Southern humorist Blount (Be Sweet, 1998, etc.) turns somber in this portrait of the troubled, tragic Confederate general.

Not that Robert E. Lee didn’t have a sense of humor, Blount writes by way of opening this brief but worthy biography. “He had tiny feet that he loved his children to tickle,” he told funny but generally clean stories around the bivouac fire, and he was highly regarded, as fellow soldier Joseph Johnston recalled, “as the only one of all the men I have known that could laugh at the faults and follies of his friends in such a manner as to make them ashamed without touching their affection for him, and to confirm their respect and sense of his superiority.” But Lee was also careworn and depressive, the scion of an aristocratic family that had fallen on hard times, and he was so absorbed by worries about personal honor that he missed out on much of the fun of life, instead preferring to pay meticulous attention to his studies at West Point, his comportment, and his personal appearance, widely lauded in his day as a model of manly beauty.

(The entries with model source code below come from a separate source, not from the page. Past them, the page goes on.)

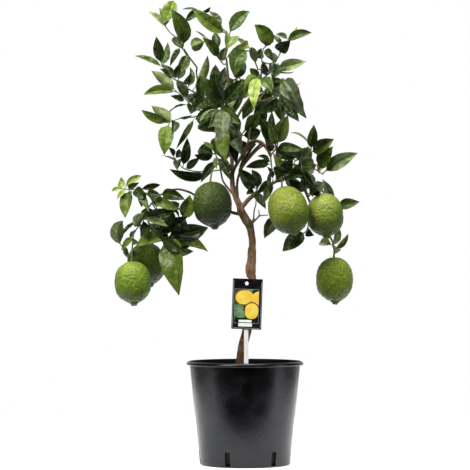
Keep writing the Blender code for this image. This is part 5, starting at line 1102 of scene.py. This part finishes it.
class LEMON_TREE_OT_wood(bpy.types.Operator):
    """Grow the trunk and limbs as one skin of bark"""
    bl_idname = "lemon_tree.wood"
    bl_label = "Trunk and limbs"

    def execute(self, context):
        chosen = settings("wood")
        rods, line = [], []
        for name, points in (("trunk", TRUNK),) + LIMBS:
            path = [place(*p) for p in smooth_path(points, 5)]
            rods.append(rod(name, path))
            line += path
        wood = join("trunk_and_limbs_bark", rods)
        wood.data.remesh_voxel_size = chosen.voxel
        bpy.ops.object.voxel_remesh()
        apply_modifier(wood, "SMOOTH", factor=0.6, iterations=6)
        reach = point_finder([point[:3] for point in line])
        girth = [line[reach.find(v.co)[1]][3] for v in wood.data.vertices]
        old = wood.vertex_groups.new(name="old")
        for i, radius in enumerate(girth):
            old.add([i], min(1.0, max(0.15, (radius - 1.2 * MM) / (4.5 * MM))), "REPLACE")
        guide = bpy.data.objects.new("bark_guide", None)
        bpy.context.scene.collection.objects.link(guide)
        guide.scale = (1, 1, 3.2)
        bpy.context.view_layer.update()
        for kind, width, height in (("CLOUDS", 9, 2.2), ("STUCCI", 3.0, 1.0), ("CLOUDS", 2.2, 0.8)):
            grain = bpy.data.textures.new("bark_grain", kind)
            grain.noise_scale = width * MM
            apply_modifier(wood, "DISPLACE", texture=grain, strength=chosen.relief * height,
                           texture_coords="OBJECT", texture_coords_object=guide, vertex_group="old")
        remove(guide)
        wood.vertex_groups.clear()
        youth = wood.data.attributes.new("youth", "FLOAT", "POINT")
        youth.data.foreach_set("value", [
            min(1.0, max(0.0, (YOUNG_BELOW * MM - r) / (YOUNG_FADE * MM))) for r in girth])
        wood.data.materials.append(lemon_bark())
        smooth(wood, 60)
        finish_piece(wood, "bark", "trunk_and_limbs")
        return {"FINISHED"}


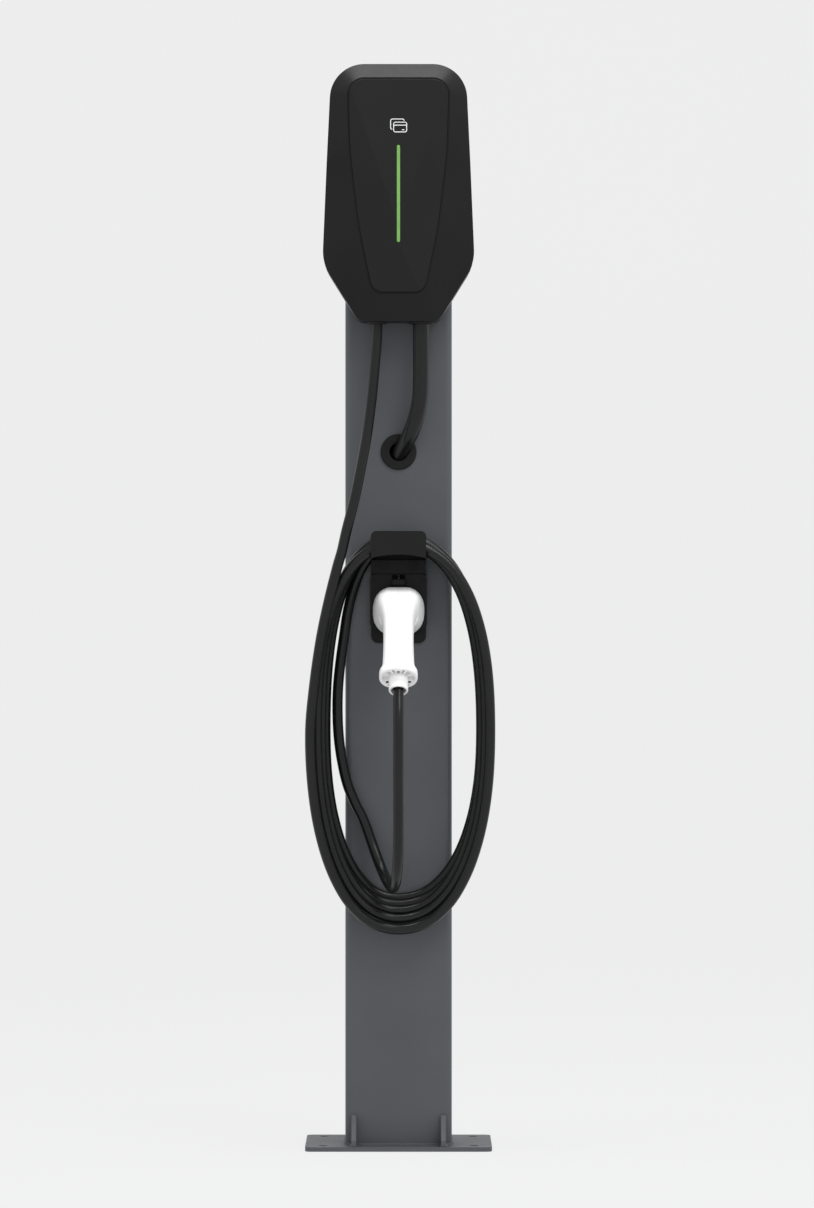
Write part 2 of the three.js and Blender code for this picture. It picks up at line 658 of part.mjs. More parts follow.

As a general, Lee was hailed as well for his attention to his men’s well-being, though Blount does turn up a report or two complaining about his Virginia army’s lack of discipline when it wasn’t busily shooting at Yankees. Blount honors Lee without slipping into hagiography, a problem in much of the available literature—for, as he notes, most of the historiography devoted to the Civil War is the product of southerners who have accorded Lee demi-divine status. Even so, he lets Lee off rather lightly for some noteworthy errors, including the charge at Gettysburg that cost George Pickett half his division, which he explains thus: “When the usually repressed Lee felt an overpowering need for emotional release, and had an army at his disposal and another one in front of him, he couldn’t hold back.”

Not the most powerful of explanations. But there’s been worse, and stranger, and Blount’s version will be of value to students of the Civil War all the same.